4. One can see on the face of the return that Special Agent Ingram at one time wrote that he had seized a ".38 cal. Smith & Wesson revolver, 4" barrel, serial number 438557, loaded with 6 rounds of.38 cal. special ammunition." Although these words were scratched out they remain clearly legible on the return, just above the notation that "No property was taken pursuant to warrant." This fact reinforces our inference from the whole record that the government acted in good faith.

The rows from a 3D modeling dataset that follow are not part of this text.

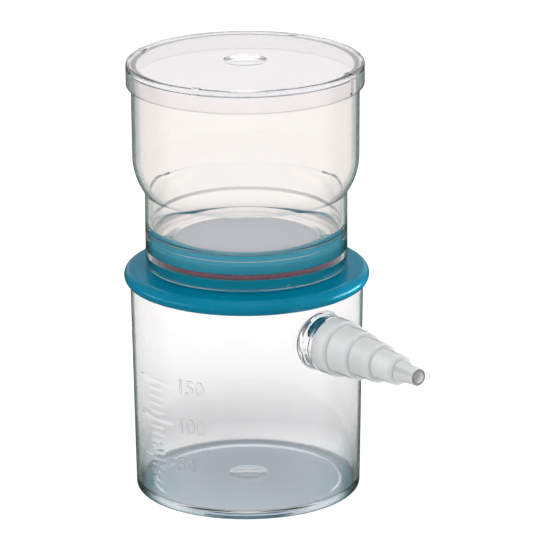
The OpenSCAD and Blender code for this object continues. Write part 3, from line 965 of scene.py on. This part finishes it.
class FILTRATION_OT_collar(bpy.types.Operator):
    """Builds the teal base collar with its plug, groove, ribbed dish and drain spout"""
    bl_idname = "filtration.collar"
    bl_label = "Base collar"

    def execute(self, context):
        collar, z = settings("collar"), plug_heights()
        body = turned("collar_ring", collar_section(), segments=256)
        looks = settings("finishes")
        finish = teal_plastic("teal_plastic", looks.teal, looks.collar_gloss)
        dress(body, finish, "base", "teal_plastic", "base_collar")
        rim, above_plate = collar.radius - 2.5 * MM, z["plate"] + 0.3 * MM
        paint(body, teal_plastic("teal_rim", looks.teal, looks.rim_gloss),
              lambda middle, normal: math.hypot(middle.x, middle.y) > rim and normal.z < 0.9)
        # The plug above the plate is painted lighter, paler towards its top: painted light.
        paint(body, teal_plastic("teal_clamped", looks.clamped, looks.clamped_gloss,
                                 (z["ring"], z["top"], looks.clamped_top)),
              lambda middle, normal: middle.z > above_plate)
        dress(self.ribs(collar, z["dish"]), finish, "base", "teal_plastic")
        return {"FINISHED"}

    def ribs(self, collar, floor):
        """The ribs that stand on the dish's floor."""
        dish = reach("membrane_support", 1, 0) + collar.well_clear - collar.dish_seat
        middle, length = (collar.spout_radius + dish) / 2, dish - collar.spout_radius
        soup = bmesh.new()
        for i in range(collar.ribs):
            box = bmesh.ops.create_cube(soup, size=1.0)["verts"]
            place = (Matrix.Rotation(TURN * i / collar.ribs, 4, "Z")
                     @ Matrix.Translation((middle, 0, floor + collar.dish_depth / 2))
                     @ Matrix.Diagonal((length, collar.rib_width, collar.dish_depth, 1)))
            bmesh.ops.transform(soup, matrix=place, verts=box)
        bmesh.ops.bevel(soup, geom=soup.edges[:], offset=0.12 * MM, segments=2, affect="EDGES")
        return finished(mesh_of(soup, "collar_ribs"), "collar_ribs")


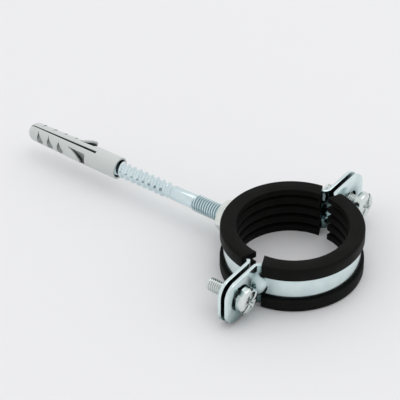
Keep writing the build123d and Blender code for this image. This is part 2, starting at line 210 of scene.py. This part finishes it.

5. We find no merit in appellant's alternative argument that since the return stated that "no property was taken pursuant to warrant," the search of the apartment and seizure of the gun were "warrantless" and therefore violative of the fourth amendment. The short answer is, of course, that if the warrant authorizing a search for hand grenades was valid (see discussion infra), other incriminating evidence could be seized under the plain view doctrine even if not specified in the warrant. See United States v. Canestri, 518 F.2d 269, 274 (2d Cir. 1975); United States v. Golay, 502 F.2d 182, 184-86 (8th Cir. 1974). See also Seymour v. United States, 369 F.2d 825, 827 (10th Cir. 1966), cert. denied, 386 U.S. 987, 18 L. Ed. 2d 239, 87 S. Ct. 1297 (1967) and cases cited.

6. The affidavit makes reference to informer "A" and informer "B" but gives no indication of the identity of "A" or "B". Although the affidavit does not explicitly so state, it is reasonably clear to us that the affiant was referring to two separate individuals when he spoke of "A" and "B".

7. Although the affidavit stated that "A" observed the grenades "sometime within the past thirty days," for the purpose of determining whether the information was stale we assume that the observation occurred at the most remote date within that time span (viz. 30 days previously). See State v. Tella, 113 R.I. 303, 321 A.2d 87, 90 (1974).

8. See generally Mascolo, "The Staleness of Probable Cause in Affidavits for Search Warrants: Resolving the Issue of Timeliness," 43 Conn.B.J. 189 (1969); Comment, "A Fresh Look at Stale Probable Cause: Examining the Timeliness Requirement of the Fourth Amendment," 59 Iowa L.Rev. 1308 (1974).